Camden Council’s Planning Committee granted consent to the local practice’s plans to create 14 flats on the triangular plot at 369-377 Kentish Town Road.
The scheme was supported by the Kentish Town Neighbourhood Forum but faced objections from other local groups and individuals over issues including its height.
Camden’s design review panel – made up of 26 independent professionals – found in January that the dMFK designs were of ‘very high quality’.
The practice made minor changes following the panel’s comments, and will be retained throughout the project to fulfil its vision.
Planning officers hailed the proposals as ‘a considered and creative design response’ to the site, adding that setting back the first to fourth floor along Kentish Town Road would reduce bulk and mass.
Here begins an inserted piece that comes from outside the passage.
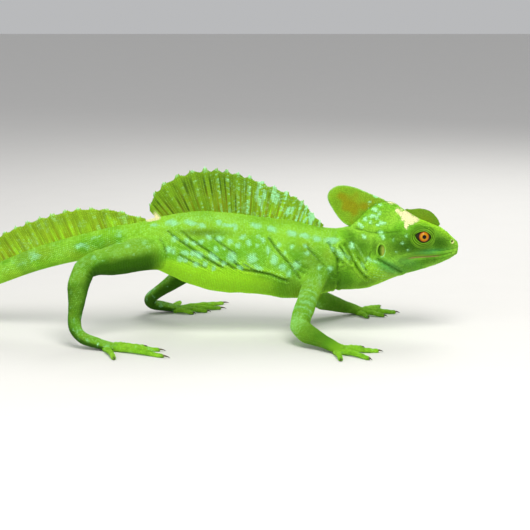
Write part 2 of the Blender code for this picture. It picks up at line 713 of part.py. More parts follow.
def make_limb(name, limb, clearance):
    """Upper and lower limb and its hand or foot with five clawed digits."""
    part_names = ("upper", "lower", "hand") if name.endswith("arm") else ("thigh", "shank", "foot")
    line = rounded_line((limb.root, limb.bend, limb.wrist, limb.knuckle), JOINT_BEND)
    along = distance_along(line)
    _, side, up = carried_frames(line)
    share_at = along / along[-1]
    elbow = share_at[np.argmin(np.linalg.norm(line - np.array(limb.bend), axis=1))]
    wrist = share_at[np.argmin(np.linalg.norm(line - np.array(limb.wrist), axis=1))] + HAND_START
    half_gap = GAP / 2 / along[-1]
    bounds = ((0.0, elbow - half_gap), (elbow + half_gap, wrist - half_gap), (wrist + half_gap, 1.0))
    turn = np.linspace(0, 2 * math.pi, LIMB_SIDES, endpoint=False) + math.pi / LIMB_SIDES
    pieces = []
    for part, (start, end) in zip(part_names, bounds):
        count = max(4, round((end - start) * along[-1] / LIMB_RING_STEP) + 1)
        share = np.linspace(start, end, count)
        centre, across, above = (
            np.column_stack([np.interp(share, share_at, column) for column in v.T])[:, None]
            for v in (line, side, up)
        )
        half = smooth_values(limb.thickness, share)
        rings = centre + half[:, 0, None, None] * np.cos(turn)[None, :, None] * unit(across)
        rings = rings + half[:, 1, None, None] * np.sin(turn)[None, :, None] * unit(above)
        pieces.append(add_tube(f"{name}_{part}", flat_on_floor(rings), "green_skin"))
    carve(pieces[0], clearance)
    mirror = 1 if name.startswith("left") else -1
    across_knuckles = smooth_values(limb.thickness, 1.0)[0, 0]
    heading = math.radians(limb.heading)
    inward = np.array([math.sin(heading), -math.cos(heading), 0.0]) * mirror
    forward = np.array([math.cos(heading), math.sin(heading), 0.0])
    digits = []
    for number, digit in enumerate(limb.digits):
        place = 1 - number / 2
        root = np.array(limb.knuckle) + inward * place * across_knuckles * KNUCKLE_SPREAD
        root = root - forward * (KNUCKLE_SET_BACK + abs(place) * OUTER_SET_BACK)
        digits.append(make_digit(f"digit_{number}", root, limb.heading, digit, mirror))
    palm = pieces[2]
    palm_name = palm.name
    fuse(palm_name + "_joined", [palm] + digits).name = palm_name


def clear_scene():
    """Removes whatever the scene starts with."""
    for thing in list(bpy.data.objects):
        bpy.data.objects.remove(thing)


def main():
    """Builds every piece and hangs them all from one empty at the model's centre."""
    clear_scene()
    body = Body()
    make_trunk(body)
    clearance = clearance_of_trunk(body)
    head = make_head()
    head_clearance = grown_copy(head, GAP + CUT_MARGIN)
    crest("rear_crest", REAR_CREST, head_clearance)
    crest("front_crest", FRONT_CREST, head_clearance)
    sail("back_sail", body, BACK_SAIL, *BACK_SAIL_X, BACK_RAYS, 0, 1, clearance)
    for part in range(TAIL_SAIL_PIECES):
        name = f"tail_sail_{part + 1}"
        sail(name, body, TAIL_SAIL, *TAIL_SAIL_X, TAIL_RAYS, part, TAIL_SAIL_PIECES, clearance)
    for name, limb in LIMBS.items():
        make_limb(name, limb, clearance)
    for helper in [head_clearance] + clearance:
        bpy.data.objects.remove(helper)
    anchor = bpy.data.objects.new("basilisk", None)
    bpy.context.scene.collection.objects.link(anchor)
    anchor.location = Vector((-CENTRE_X, -CENTRE_Y, 0.0)) * MM
    for piece in list(bpy.context.scene.objects):
        if piece.type == "MESH":
            piece.parent = anchor
            piece.data.shade_smooth()
            piece.data.set_sharp_from_angle(angle=math.radians(SHARP_ANGLE))


main()
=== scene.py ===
"""Green basilisk at life size, standing still: skin, scales, sails, crests, eyes and claws.

Lengths in the tables are millimetres from the body's own zero; `to_frame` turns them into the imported
frame. +X is towards the snout, +Y is the animal's left and +Z is up, with the floor at z = 0.
"""

import json
import logging
import math
from dataclasses import dataclass, fields
from enum import Enum
from functools import partial
from itertools import product
from typing import Any, Iterable, NamedTuple, Sequence

import bmesh
import bpy
import numpy as np
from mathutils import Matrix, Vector, noise
from mathutils.bvhtree import BVHTree
from mathutils.kdtree import KDTree

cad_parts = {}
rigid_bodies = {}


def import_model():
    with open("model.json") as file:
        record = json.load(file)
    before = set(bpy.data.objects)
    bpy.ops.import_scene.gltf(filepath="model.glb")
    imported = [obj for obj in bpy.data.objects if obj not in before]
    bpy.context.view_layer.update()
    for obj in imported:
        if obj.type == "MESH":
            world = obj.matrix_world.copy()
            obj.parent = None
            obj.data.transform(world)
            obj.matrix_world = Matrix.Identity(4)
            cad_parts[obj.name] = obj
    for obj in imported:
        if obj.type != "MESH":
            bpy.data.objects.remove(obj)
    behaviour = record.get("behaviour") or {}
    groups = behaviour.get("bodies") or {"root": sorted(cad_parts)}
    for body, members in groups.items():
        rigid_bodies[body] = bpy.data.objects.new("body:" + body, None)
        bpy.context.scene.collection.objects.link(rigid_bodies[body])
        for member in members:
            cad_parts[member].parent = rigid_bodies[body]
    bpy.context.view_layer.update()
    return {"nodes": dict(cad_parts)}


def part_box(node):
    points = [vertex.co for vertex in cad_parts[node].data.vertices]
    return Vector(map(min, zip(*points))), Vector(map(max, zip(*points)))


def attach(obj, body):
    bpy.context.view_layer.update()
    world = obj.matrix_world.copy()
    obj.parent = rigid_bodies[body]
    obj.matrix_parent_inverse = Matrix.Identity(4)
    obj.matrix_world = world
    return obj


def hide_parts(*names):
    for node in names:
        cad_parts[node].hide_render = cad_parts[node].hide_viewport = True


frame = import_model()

log = logging.getLogger("basilisk")

MM = 0.001
Array = np.ndarray
Colour = tuple[float, float, float]
Place = tuple[float, float, float]
Faces = list[tuple[int, ...]]
Sheet = tuple[float, float, float, float]
UP = np.array([0.0, 0.0, 1.0])
# How many strengths the paint of a point has.
STRENGTHS = 8
# Which of them is the cream of old skin.
CREAM = 4
# Corner and size of the part of the bake map that a piece with a map to itself fills.
WHOLE_SHEET = (0.02, 0.02, 0.96, 0.96)


class Side(Enum):
    """Which side of the animal a piece is on."""

    LEFT = 1
    RIGHT = -1


class ScaleShape(Enum):
    """The small forms that stand on the skin."""

    GRAIN = "grain"
    KEEL = "keel"
    PLATE = "plate"
    BEAD = "bead"
    TOOTH = "tooth"


class LimbPlan(NamedTuple):
    """A limb's corners, its thickness table, its digits and the heading of its hand or foot."""

    root: Place
    bend: Place
    wrist: Place
    knuckle: Place
    thickness: Sequence[Place]
    digits: Sequence[Place]
    heading: float


class Crease(NamedTuple):
    """A fold in the skin along (x, z) corners seen from the side."""

    depth: float
    width: float
    line: tuple[tuple[float, float], ...]


class Patch(NamedTuple):
    """A soft oval seen from the side: centre, half sizes, slant in degrees and strength."""

    x: float
    z: float
    half_x: float
    half_z: float
    slant: float = 0.0
    strength: float = 1.0


def creases(*rows: tuple[float, ...]) -> tuple[Crease, ...]:
    """Creases from rows of depth, width and then x and z of each corner."""
    return tuple(Crease(row[0], row[1], tuple(zip(row[2::2], row[3::2]))) for row in rows)


def ovals(*rows: tuple[float, ...]) -> tuple[Patch, ...]:
    """Patches from plain rows."""
    return tuple(Patch(*row) for row in rows)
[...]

‘The proposed development is of high architectural quality, which would provide a significant improvement to the townscape over the existing car wash,’ added their report to councillors.
‘The development shows generosity to the public realm, including wider pavements and a relocated bus shelter, and would help to activate and enhance this part of the town centre.’
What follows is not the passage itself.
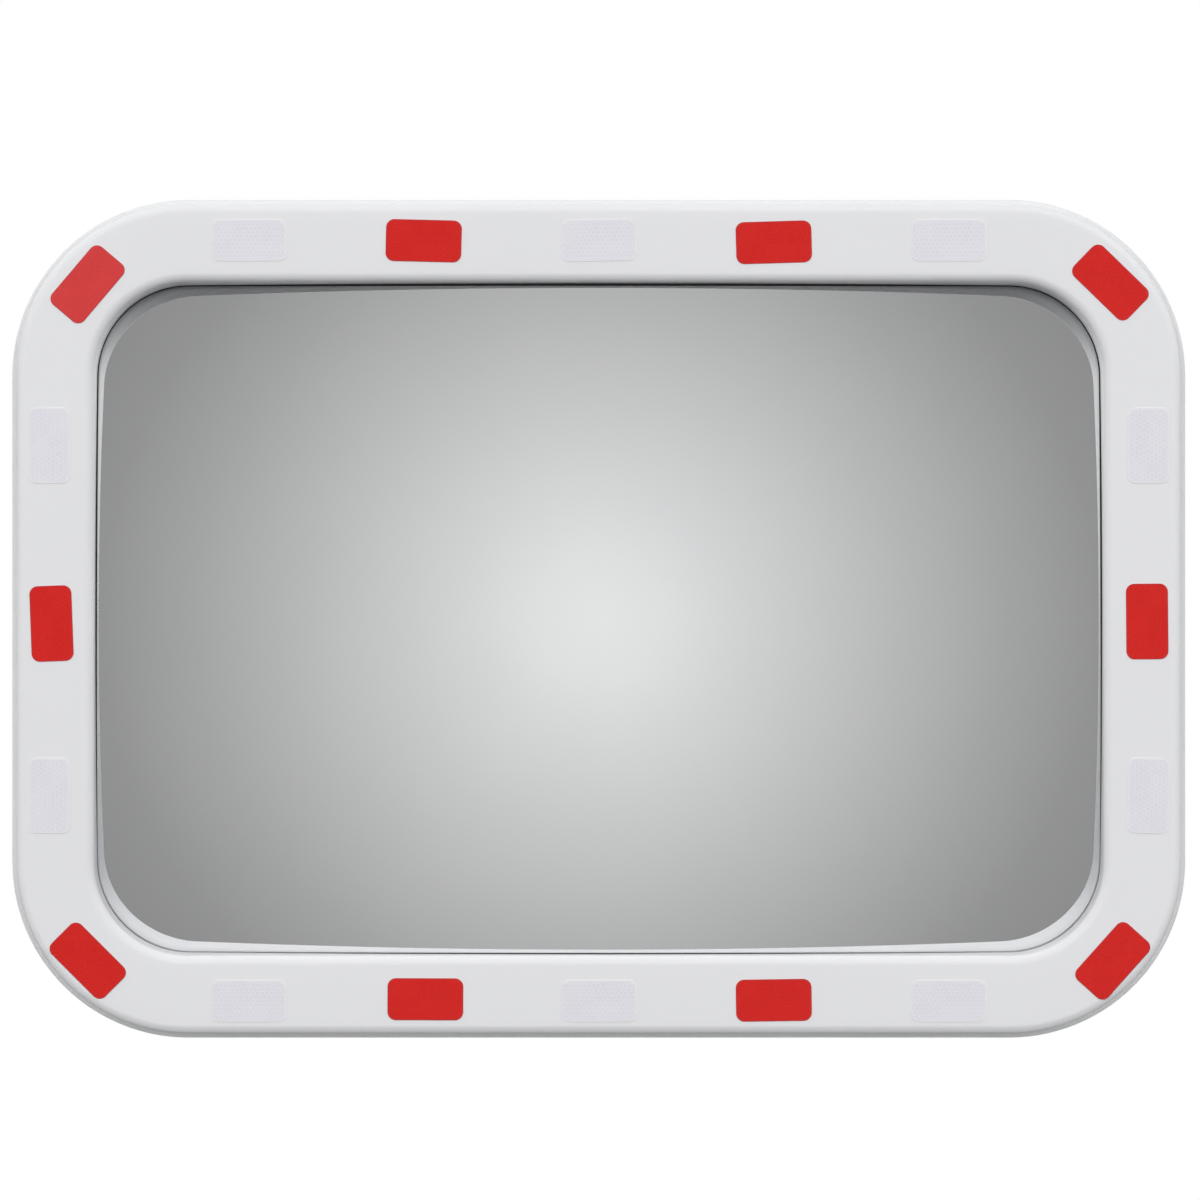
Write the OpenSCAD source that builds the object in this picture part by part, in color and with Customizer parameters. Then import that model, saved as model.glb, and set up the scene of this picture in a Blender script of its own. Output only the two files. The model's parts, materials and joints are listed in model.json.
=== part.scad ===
// Convex security mirror: a domed mirror in a white moulded frame with red and white reflectors,
// held by a two-axis steel bracket on a two-part pole clamp.
// The origin is on the pole's axis, halfway up the clamp. +Z is up, and the mirror faces -Y.

/* [Mirror] */
// Width of the mirror that shows inside the frame
mirror_w = 600; // [560:10:640]
// Height of the mirror that shows inside the frame
mirror_h = 400; // [380:10:440]
// How far the dome rises from the middle of each side to its centre
dome_rise = 18; // [15:1:23]
// Thickness of the mirror sheet
mirror_t = 3; // [2:0.5:3]

/* [Frame] */
// Width of the frame's band, from the shell's rim to the opening
band_w = 50; // [48:1:52]
// Corner radius of the shell's rim
corner_r = 105; // [95:1:115]
// Height of the band's face above the parting plane
face_z = 22; // [21:0.5:24]
// Wall thickness of the moulded frame
frame_t = 2.5; // [2:0.25:2.5]

/* [Reflectors] */
// Length of a reflector
reflector_l = 45; // [35:1:50]
// Width of a reflector
reflector_w = 25; // [20:1:28]
// Distance between neighbouring reflectors
reflector_pitch = 104; // [95:1:105]
// Thickness of a reflector's film
reflector_t = 0.4; // [0.3:0.1:0.6]
// How far the reflectors' layout sits below the frame's middle
reflector_drop = 1; // [0:0.5:1.5]

/* [Rear shell] */
// Depth of the shell's pan behind the parting plane
pan_depth = 33; // [31:1:40]
// Wall thickness of the shell
shell_t = 3; // [2.5:0.5:3]
// Height of the bracket pad behind the pan
pad_rise = 8; // [7:0.5:12]

/* [Bracket] */
// Thickness of the clamp's and the swivel's steel
steel_t = 4; // [3:0.5:4]
// Tilt each way from upright, set by the arc slots
tilt_range = 25; // [15:1:25]
// Distance from the pole's axis to the pan axis
pan_y = 62; // [60:1:70]
// Distance from the pan axis to the tilt axis
tilt_reach = 42; // [40:1:50]

/* [Pole clamp] */
// Diameter of the pole that the closed clamp fits
pole_d = 60.3; // [60:0.1:61]
// Height of the clamp's straps
strap_h = 60; // [56:1:70]
// Distance of the clamp's bolts from the pole's axis
clamp_bolt_x = 48; // [47:1:52]

/* [Hidden] */
$fn = 96;
e = 0.01;

red_count = 10;
white_count = 10;

// Whole body
body_w = mirror_w + 2 * band_w;
body_h = mirror_h + 2 * band_w;
side_x = body_w / 2 - corner_r;
side_y = body_h / 2 - corner_r;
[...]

According to dMFK, the scheme represents ‘a considered and creative response to the site’s varied and disparate urban context, while contributing an exemplary, standalone piece of contemporary architecture that marks the distinct corner site with a defined and slender endpoint’.
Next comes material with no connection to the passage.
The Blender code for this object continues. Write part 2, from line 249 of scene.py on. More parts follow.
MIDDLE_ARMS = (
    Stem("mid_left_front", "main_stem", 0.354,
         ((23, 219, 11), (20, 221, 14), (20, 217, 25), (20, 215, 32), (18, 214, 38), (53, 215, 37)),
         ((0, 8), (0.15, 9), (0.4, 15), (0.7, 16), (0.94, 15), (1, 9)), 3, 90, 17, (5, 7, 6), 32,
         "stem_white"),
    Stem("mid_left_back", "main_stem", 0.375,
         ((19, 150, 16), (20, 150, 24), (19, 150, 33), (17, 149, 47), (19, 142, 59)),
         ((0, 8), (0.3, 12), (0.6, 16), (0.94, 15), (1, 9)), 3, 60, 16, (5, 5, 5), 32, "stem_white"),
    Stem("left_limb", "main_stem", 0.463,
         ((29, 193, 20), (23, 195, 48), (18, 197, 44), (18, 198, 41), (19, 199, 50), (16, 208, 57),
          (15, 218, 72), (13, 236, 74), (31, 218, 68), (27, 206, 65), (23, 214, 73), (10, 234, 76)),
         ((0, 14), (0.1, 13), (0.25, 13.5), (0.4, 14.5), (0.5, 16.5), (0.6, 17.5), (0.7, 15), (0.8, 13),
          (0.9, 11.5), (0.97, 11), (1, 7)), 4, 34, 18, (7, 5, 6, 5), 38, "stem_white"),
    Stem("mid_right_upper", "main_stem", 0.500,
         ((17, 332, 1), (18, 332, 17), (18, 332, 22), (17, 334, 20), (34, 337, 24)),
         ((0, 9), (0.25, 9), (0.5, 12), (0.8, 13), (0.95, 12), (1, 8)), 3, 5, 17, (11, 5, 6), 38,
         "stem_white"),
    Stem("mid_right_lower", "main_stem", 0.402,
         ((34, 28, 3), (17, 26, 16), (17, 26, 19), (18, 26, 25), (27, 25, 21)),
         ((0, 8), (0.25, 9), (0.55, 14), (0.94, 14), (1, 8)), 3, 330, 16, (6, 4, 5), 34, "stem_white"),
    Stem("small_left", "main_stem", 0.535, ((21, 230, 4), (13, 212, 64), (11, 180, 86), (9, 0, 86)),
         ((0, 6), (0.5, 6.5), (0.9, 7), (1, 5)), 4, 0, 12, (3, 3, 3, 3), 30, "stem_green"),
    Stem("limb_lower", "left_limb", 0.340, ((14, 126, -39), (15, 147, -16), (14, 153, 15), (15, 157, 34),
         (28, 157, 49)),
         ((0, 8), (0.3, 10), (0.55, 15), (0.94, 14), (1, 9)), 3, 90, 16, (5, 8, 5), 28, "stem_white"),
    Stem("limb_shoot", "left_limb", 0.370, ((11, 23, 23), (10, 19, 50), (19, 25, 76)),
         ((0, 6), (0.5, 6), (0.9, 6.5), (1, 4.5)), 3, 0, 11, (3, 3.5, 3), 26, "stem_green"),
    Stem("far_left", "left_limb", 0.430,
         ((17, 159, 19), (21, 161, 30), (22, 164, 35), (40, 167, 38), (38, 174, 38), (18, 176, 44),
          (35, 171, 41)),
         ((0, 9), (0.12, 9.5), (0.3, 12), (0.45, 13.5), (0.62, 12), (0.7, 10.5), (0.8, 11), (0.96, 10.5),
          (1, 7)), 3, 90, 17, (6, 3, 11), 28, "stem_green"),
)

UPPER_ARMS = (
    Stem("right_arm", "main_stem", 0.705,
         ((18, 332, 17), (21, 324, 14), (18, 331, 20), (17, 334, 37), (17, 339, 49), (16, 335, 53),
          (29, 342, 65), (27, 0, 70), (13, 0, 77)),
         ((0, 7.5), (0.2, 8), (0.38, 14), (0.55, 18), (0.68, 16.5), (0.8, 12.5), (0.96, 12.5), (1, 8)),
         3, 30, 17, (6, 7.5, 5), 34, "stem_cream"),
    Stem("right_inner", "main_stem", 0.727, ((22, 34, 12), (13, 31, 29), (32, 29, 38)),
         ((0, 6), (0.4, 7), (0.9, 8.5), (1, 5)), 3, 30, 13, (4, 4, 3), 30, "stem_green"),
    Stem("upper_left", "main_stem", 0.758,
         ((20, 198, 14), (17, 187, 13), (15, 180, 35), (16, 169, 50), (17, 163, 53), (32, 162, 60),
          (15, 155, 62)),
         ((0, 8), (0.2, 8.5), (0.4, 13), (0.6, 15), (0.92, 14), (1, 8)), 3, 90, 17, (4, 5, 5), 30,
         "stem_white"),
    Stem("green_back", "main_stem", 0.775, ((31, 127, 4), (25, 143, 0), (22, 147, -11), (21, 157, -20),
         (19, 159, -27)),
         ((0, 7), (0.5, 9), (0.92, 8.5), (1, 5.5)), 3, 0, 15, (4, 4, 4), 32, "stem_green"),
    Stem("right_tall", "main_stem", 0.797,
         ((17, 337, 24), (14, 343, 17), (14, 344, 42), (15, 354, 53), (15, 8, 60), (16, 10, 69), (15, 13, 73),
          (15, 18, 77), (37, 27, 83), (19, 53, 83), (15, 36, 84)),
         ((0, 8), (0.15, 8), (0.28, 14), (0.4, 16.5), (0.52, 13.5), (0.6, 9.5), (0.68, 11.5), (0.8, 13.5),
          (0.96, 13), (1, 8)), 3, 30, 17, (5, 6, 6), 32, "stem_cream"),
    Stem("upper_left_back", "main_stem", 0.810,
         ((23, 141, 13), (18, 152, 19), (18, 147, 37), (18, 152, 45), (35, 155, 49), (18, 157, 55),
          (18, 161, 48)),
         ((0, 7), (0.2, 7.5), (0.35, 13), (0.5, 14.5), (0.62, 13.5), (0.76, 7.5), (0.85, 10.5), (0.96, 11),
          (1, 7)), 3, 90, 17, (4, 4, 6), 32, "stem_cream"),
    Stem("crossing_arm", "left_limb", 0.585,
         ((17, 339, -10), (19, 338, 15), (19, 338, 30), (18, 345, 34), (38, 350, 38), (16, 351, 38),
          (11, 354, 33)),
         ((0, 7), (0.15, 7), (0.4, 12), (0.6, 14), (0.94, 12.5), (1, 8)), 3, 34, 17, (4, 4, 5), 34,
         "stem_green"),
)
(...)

The practice said its design related to the heights and styles of an eclectic range of neighbouring buildings, including the Bull and Gate Pub and the Assembly Rooms, both of which are Grade II-listed.
‘The building’s finessed brick and stone façade is designed to create depth and interest, reflecting the punched masonry elevations of Highgate Road and echoing the language of the many local brick buildings,’ said dMFK.
‘It does this through a combination of detailed brickwork, projecting brick panels, pigmented concrete framing, marked floor edges and selected window surrounds. Above the fourth floor, the architecture breaks away with a set-back, framed building prow that combines and celebrates the multiple design elements of the building as a whole.’
As well as facing onto the proposed Kentish Town Square, the residential building will connect to a proposed pedestrian route called The Heathline, which would link Kentish Town and Hampstead Heath.
Mobile phone giants Vodafone, Telefonica UK and Cornerstone – who operate a shared radio base station from the rooftop of a neighbouring property – objected to the residential scheme on the grounds that it would block 2G, 3G, 4G and 5G signal from the masts.
However, planning officers noted that a retrospective application to maintain these antennas in their current location had been refused and an enforcement notice served to remove them.